Zkiab bypasses the shops and goes straight to the Catholic Center, which offers Mass, confession and spiritual guidance in a place where people normally worship couture and pray they haven’t reached their credit limit.

There, even the rosaries are free.

“It’s so convenient, there’s no excuse,” Zkiab said one afternoon after Mass. “When I’m done, it’s like, ‘Oh, I can shop.’ “

What started as an experiment in 2001 by a small group of Capuchin Franciscan friars has grown to a bustling ministry that attracts up to 50 people for afternoon Mass, despite its recent move into a temporary space across from its old location. In September, the center plans to relocate into a bigger storefront with a new, 100-seat chapel.

The Rev. Curtis Carlson, one of three friars who work full time at the center, said he believed there were fewer than 10 Roman Catholic centers in malls across the country.

But the idea of ministering in the marketplace is centuries old. St. Francis of Assisi, who founded the Franciscan order, often would preach in markets or plazas.

“Malls are sort of modern-day versions of that,” Carlson said. “It makes sense that the church would be where the people are.”

The mall also benefits because the Catholic Center brings regular foot traffic to an area that has struggled to keep tenants, said Bob Taylor, senior property manager at The Citadel.

“It brings, certainly, a very solid type of individual into the mall,” Taylor said. “Some of them shop here, some of them don’t, but they all feel good about being here.”

Once inside the Catholic Center, it’s easy to forget the surrounding mall – except for the laughter and shrieks coming from the nearby children’s play area and the Beatles and Chuck Berry music wafting in from the mall’s sound system.

The temporary center is decorated simply with Catholic posters, statues and flowers. Several large bookshelves in the front hold pamphlets and prayer books, many in Spanish.

Two small booths farther from the entrance give the friars privacy for hearing confession. In the back, out of view from mall patrons, is the chapel.

While not all friars – members of certain Catholic orders – are priests, all of the Capuchin Franciscans at the mall center are.

Dressed in brown robes tied with white cord, they celebrate Mass at least twice on weekdays and once on Saturdays.

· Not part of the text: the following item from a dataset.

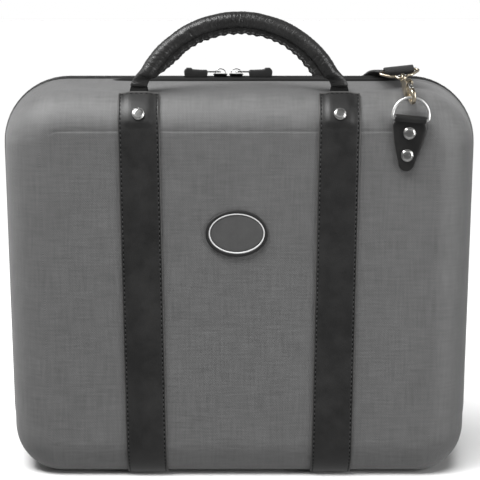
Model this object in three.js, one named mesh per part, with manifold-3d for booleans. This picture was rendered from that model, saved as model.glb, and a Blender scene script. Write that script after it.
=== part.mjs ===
// Insulated bottle bag: two moulded half shells that open like a book on a fabric hinge at the bottom.
// Millimetres, +Z up. The origin is on the bottom face where the halves part, and the front faces -Y.
import * as THREE from 'three';
import { mergeVertices } from 'three/addons/utils/BufferGeometryUtils.js';
import Module from 'manifold-3d';

const wasm = await Module();
wasm.setup();

const { degToRad } = THREE.MathUtils;
const QUARTER = Math.PI / 2;

// Half shell
const SHELL_WIDTH_TOP = 412;
const SHELL_WIDTH_BOTTOM = 399;
const SHELL_HEIGHT = 335;
const SHELL_DEPTH = 88;
const SHELL_WALL = 4;
const ROLL_RADIUS = 30;
const SIDE_DRAFT = degToRad(8);
const TOP_CORNER_RADIUS = 57;
const BOTTOM_CORNER_RADIUS = 44;
const LEAST_CORNER_RADIUS = 6;
const RIM_SETBACK = 0.8;
const CORNER_STEPS = 7;
const ROLL_STEPS = 5;
const CLEARANCE = 0.3;
const CUT_OVERRUN = 2;
const WELD = 1e-4;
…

At least one friar is available throughout the day.

For many center regulars, it is the always-available friars – not the center’s close proximity to the Gap – that matter.

Jeannie Potts, a 62-year-old homemaker who tries to attend Mass every day, said she would need to schedule an appointment with her busy parish priest to receive the same services she can get just by dropping in to the mall center.

Colorado Springs Bishop Michael Sheridan agreed.

“Because priests are doing so very many things in the parish, it’s very difficult for them to be available for confession all the time,” said Sheridan, whose diocese sponsors the center with the Capuchin Province of Mid-America.

But the center doesn’t want to replace the neighborhood parishes, Carlson said. The friars close the chapel on Sundays to work in parishes and don’t hold weddings or funerals at the mall.

“We want people to go to their own parish for that,” said Carlson, adding that the friars often help people find a local church.

Dennis Doyle, a professor of religious studies at the University of Dayton, said malls are bastions of consumerism and an example of the increasing separation between spirituality and daily life.

“(The friars are) challenging both of those things,” Doyle said. “By their actions they’re showing that faith and life are not to be separated.”

For Potts, the Catholic Center has helped show her that she can find spirituality in even the most mundane tasks and places.

“It makes you more aware that Jesus is everywhere, even in the mall,” Potts said. “He comes first. Shopping comes later.”